Compassion

Also known as care, caring, kindness, nurturing

The need to experience and express caring in the face of suffering — your own or others'. A quality of heart that responds to pain with gentleness.

When met or unmet

When met

  • Receiving or giving gentle care in difficulty
  • Kindness in the face of suffering
  • Being met with tenderness

When unmet

  • Harshness when struggling
  • Judgment instead of understanding
  • Feeling alone in pain

Common expressions

I need some compassion Can't you see I'm struggling?
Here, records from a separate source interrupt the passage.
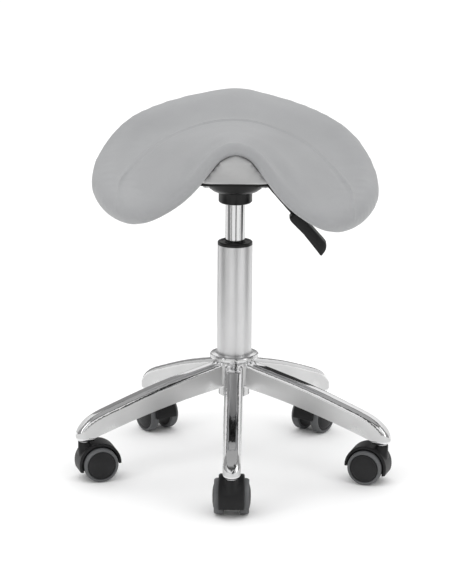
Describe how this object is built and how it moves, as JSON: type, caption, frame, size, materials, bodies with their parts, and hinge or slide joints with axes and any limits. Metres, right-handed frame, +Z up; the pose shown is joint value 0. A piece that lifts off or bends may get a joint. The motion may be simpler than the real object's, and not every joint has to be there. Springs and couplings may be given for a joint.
{
  "type": "dentist stool",
  "caption": "Saddle stool: dished saddle seat with a lift lever, gas-lift column, star base on twin-wheel castors.",
  "frame": {"origin": "on the floor, where the column's axis meets it", "axes": "+Z up along the column, front of the saddle towards -Y, +X to the sitter's left when facing the front"},
  "size_m": [0.4566, 0.4371, 0.529],
  "materials": {
    "chrome_plate": "bright chrome plate",
    "chrome_tube": "polished chrome tube",
    "lift_tube": "polished chrome tube",
    "black_bush": "moulded black plastic",
    "bearing_steel": "ground steel",
    "zinc_steel": "zinc-plated steel",
    "cage_plastic": "natural nylon",
    "bump_rubber": "black rubber",
    "piston_brass": "turned brass",
    "black_steel": "black powder coat",
    "seat_vinyl": "smooth matt vinyl",
    "foam": "moulded foam",
    "pan_board": "pressed plywood",
    "keel_plastic": "light grey moulded plastic",
    "shroud_plastic": "moulded black plastic",
    "lever_steel": "black painted steel strip",
    "paddle_plastic": "moulded black plastic",
    "hood_nylon": "moulded black nylon",
    "wheel_nylon": "moulded near-black nylon",
    "grey_tread": "soft grey tread"
  },
  "bodies": {
    "base": {"hub": "chrome_plate", "star_arms": "chrome_plate", "outer_column": "chrome_tube", "guide_bush": "black_bush", "lower_race": "bearing_steel", "castor_stems": "zinc_steel", "stem_grip_rings": "bearing_steel"},
    "spindle": {"piston_rod": "bearing_steel", "retaining_clip": "zinc_steel", "bearing_balls": "bearing_steel", "bearing_cage": "cage_plastic", "upper_race": "bearing_steel", "bump_stop": "bump_rubber", "piston_head": "piston_brass"},
    "seat": {"pressure_tube": "lift_tube", "tube_end_seal": "bump_rubber", "valve_body": "piston_brass", "taper_socket": "black_steel", "seat_cover": "seat_vinyl", "foam_cushion": "foam", "seat_pan": "pan_board", "underside_cover": "keel_plastic", "threaded_inserts": "zinc_steel", "mounting_plate": "black_steel", "shroud_cup": "shroud_plastic", "plate_screws": "zinc_steel", "lever_pivot_pin": "zinc_steel"},
    "lever": {"lever_arm": "lever_steel", "lever_paddle": "paddle_plastic"},
    "release_pin": {"release_pin": "bearing_steel"},
    "castor_1": {"castor_hood_1": "hood_nylon", "castor_axle_1": "zinc_steel"},
    "left_roller_1": {"left_wheel_1": "wheel_nylon", "left_tread_1": "grey_tread"},
    "right_roller_1": {"right_wheel_1": "wheel_nylon", "right_tread_1": "grey_tread"},
    "castor_2": {"castor_hood_2": "hood_nylon", "castor_axle_2": "zinc_steel"},
    "left_roller_2": {"left_wheel_2": "wheel_nylon", "left_tread_2": "grey_tread"},
    "right_roller_2": {"right_wheel_2": "wheel_nylon", "right_tread_2": "grey_tread"},
    "castor_3": {"castor_hood_3": "hood_nylon", "castor_axle_3": "zinc_steel"},
    "left_roller_3": {"left_wheel_3": "wheel_nylon", "left_tread_3": "grey_tread"},
    "right_roller_3": {"right_wheel_3": "wheel_nylon", "right_tread_3": "grey_tread"},
    "castor_4": {"castor_hood_4": "hood_nylon", "castor_axle_4": "zinc_steel"},
    "left_roller_4": {"left_wheel_4": "wheel_nylon", "left_tread_4": "grey_tread"},
    "right_roller_4": {"right_wheel_4": "wheel_nylon", "right_tread_4": "grey_tread"},
    "castor_5": {"castor_hood_5": "hood_nylon", "castor_axle_5": "zinc_steel"},
    "left_roller_5": {"left_wheel_5": "wheel_nylon", "left_tread_5": "grey_tread"},
    "right_roller_5": {"right_wheel_5": "wheel_nylon", "right_tread_5": "grey_tread"}
  },
  "joints": [
    {"name": "seat_swivel", "type": "hinge", "parent": "base", "child": "spindle", "pos_m": [0, 0, 0.12], "axis": [0, 0, 1], "continuous": true},
    {"name": "seat_height", "type": "slide", "parent": "spindle", "child": "seat", "axis": [0, 0, 1], "range_m": [0, 0.14]},
    {"name": "height_lever", "type": "hinge", "parent": "seat", "child": "lever", "pos_m": [0.03, 0, 0.4368], "axis": [0, -1, 0], "range_deg": [0, 5], "stiffness_Nm_per_rad": 2, "springref_deg": -5.73},
    {"name": "release_pin_slide", "type": "slide", "parent": "seat", "child": "release_pin", "axis": [0, 0, -1], "range_m": [0, 0.0028]},
    {"name": "castor_1_swivel", "type": "hinge", "parent": "base", "child": "castor_1", "pos_m": [-0.00235, -0.22399, 0.05], "axis": [0, 0, 1], "continuous": true},
    {"name": "left_wheel_1_spin", "type": "hinge", "parent": "castor_1", "child": "left_roller_1", "pos_m": [-0.00214, -0.20399, 0.025], "axis": [0.9999, -0.0105, 0], "continuous": true},
    {"name": "right_wheel_1_spin", "type": "hinge", "parent": "castor_1", "child": "right_roller_1", "pos_m": [-0.00214, -0.20399, 0.025], "axis": [0.9999, -0.0105, 0], "continuous": true},
    {"name": "castor_2_swivel", "type": "hinge", "parent": "base", "child": "castor_2", "pos_m": [0.2123, -0.07145, 0.05], "axis": [0, 0, 1], "continuous": true},
    {"name": "left_wheel_2_spin", "type": "hinge", "parent": "castor_2", "child": "left_roller_2", "pos_m": [0.19334, -0.06507, 0.025], "axis": [0.319, 0.9478, 0], "continuous": true},
    {"name": "right_wheel_2_spin", "type": "hinge", "parent": "castor_2", "child": "right_roller_2", "pos_m": [0.19334, -0.06507, 0.025], "axis": [0.319, 0.9478, 0], "continuous": true},
    {"name": "castor_3_swivel", "type": "hinge", "parent": "base", "child": "castor_3", "pos_m": [0.13355, 0.17983, 0.05], "axis": [0, 0, 1], "continuous": true},
    {"name": "left_wheel_3_spin", "type": "hinge", "parent": "castor_3", "child": "left_roller_3", "pos_m": [0.12163, 0.16378, 0.025], "axis": [-0.8028, 0.5962, 0], "continuous": true},
    {"name": "right_wheel_3_spin", "type": "hinge", "parent": "castor_3", "child": "right_roller_3", "pos_m": [0.12163, 0.16378, 0.025], "axis": [-0.8028, 0.5962, 0], "continuous": true},
    {"name": "castor_4_swivel", "type": "hinge", "parent": "base", "child": "castor_4", "pos_m": [-0.12976, 0.18259, 0.05], "axis": [0, 0, 1], "continuous": true},
    {"name": "left_wheel_4_spin", "type": "hinge", "parent": "castor_4", "child": "left_roller_4", "pos_m": [-0.11817, 0.16629, 0.025], "axis": [-0.8151, -0.5793, 0], "continuous": true},
    {"name": "right_wheel_4_spin", "type": "hinge", "parent": "castor_4", "child": "right_roller_4", "pos_m": [-0.11817, 0.16629, 0.025], "axis": [-0.8151, -0.5793, 0], "continuous": true},
    {"name": "castor_5_swivel", "type": "hinge", "parent": "base", "child": "castor_5", "pos_m": [-0.21375, -0.06699, 0.05], "axis": [0, 0, 1], "continuous": true},
    {"name": "left_wheel_5_spin", "type": "hinge", "parent": "castor_5", "child": "left_roller_5", "pos_m": [-0.19467, -0.061, 0.025], "axis": [0.299, -0.9542, 0], "continuous": true},
    {"name": "right_wheel_5_spin", "type": "hinge", "parent": "castor_5", "child": "right_roller_5", "pos_m": [-0.19467, -0.061, 0.025], "axis": [0.299, -0.9542, 0], "continuous": true}
  ],
  "couplings": [
    {"joint": "release_pin_slide", "follows": "height_lever", "m_per_rad": 0.03}
  ]
}
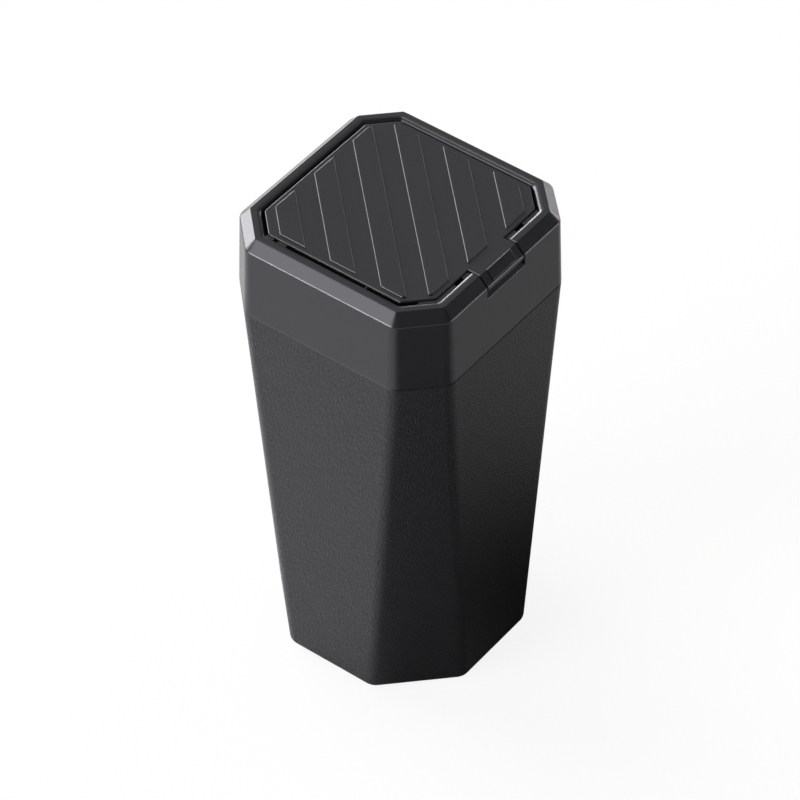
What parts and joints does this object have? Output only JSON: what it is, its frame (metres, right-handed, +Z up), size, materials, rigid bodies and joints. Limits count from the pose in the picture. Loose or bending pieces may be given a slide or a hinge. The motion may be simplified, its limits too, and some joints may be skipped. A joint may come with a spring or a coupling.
{
  "type": "car trash bin",
  "caption": "Tapered octagonal bin with a lift-off collar, a flush striped lid on side pivots and a finger tongue with a recess below it.",
  "frame": {"origin": "centre of the bounding box at the underside of the base pad", "axes": "+Z up along the bin, -Y towards the lid's finger tongue, +Y towards the pivots' end, +X to the right seen from the front"},
  "size_m": [0.0854, 0.0854, 0.1804],
  "materials": {
    "grained_plastic": "black moulded plastic with a fine leather-like grain",
    "satin_plastic": "smooth satin black moulded plastic",
    "ring_plastic": "plain black moulded plastic",
    "pad_rubber": "matte black soft rubber",
    "pin_steel": "bright drawn steel"
  },
  "bodies": {
    "bin": {"bin_body": "grained_plastic", "base_pad": "pad_rubber", "bag_ring": "ring_plastic"},
    "collar": {"collar_frame": "satin_plastic", "rest_pad_left": "pad_rubber", "rest_pad_right": "pad_rubber"},
    "lid": {"lid_panel": "satin_plastic", "pivot_pin_left": "pin_steel", "pivot_pin_right": "pin_steel"}
  },
  "joints": [
    {"name": "collar_lift", "type": "slide", "parent": "bin", "child": "collar", "axis": [0, 0, 1], "range_m": [0, 0.06]},
    {"name": "lid_hinge", "type": "hinge", "parent": "collar", "child": "lid", "pos_m": [0, 0.0226, 0.177], "axis": [-1, 0, 0], "range_deg": [0, 95]}
  ]
}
A little kindness would help

Strategies

  • Practising kindness toward yourself when you struggle
  • Responding to others' suffering with care
  • Cultivating awareness of suffering without being overwhelmed
  • Taking compassionate action when possible

Recognition questions

  • Do I respond to suffering with kindness or judgment?
  • Is there compassion in how I treat myself?
  • Am I touched by others' struggles?

Somatic markers

When met

  • Heart feeling soft and open
  • Warmth and tenderness
  • A sense of shared humanity

When unmet

  • Hardness of heart
  • Judgment and harshness
  • Feeling alone in suffering

Shadow side

  • Compassion fatigue from over-giving
  • Using compassion to feel superior
  • Pity that demeans rather than genuine compassion

Cultural considerations

Compassion is valued across cultures and religions. Its expression ranges from active intervention to respectful witnessing to communal care structures.

Related needs

Often confused with

Empathy

Empathy is feeling with someone; compassion adds the wish to alleviate suffering and may include action.

Support

Compassion is feeling care for suffering; support is practical help that may or may not involve emotional engagement.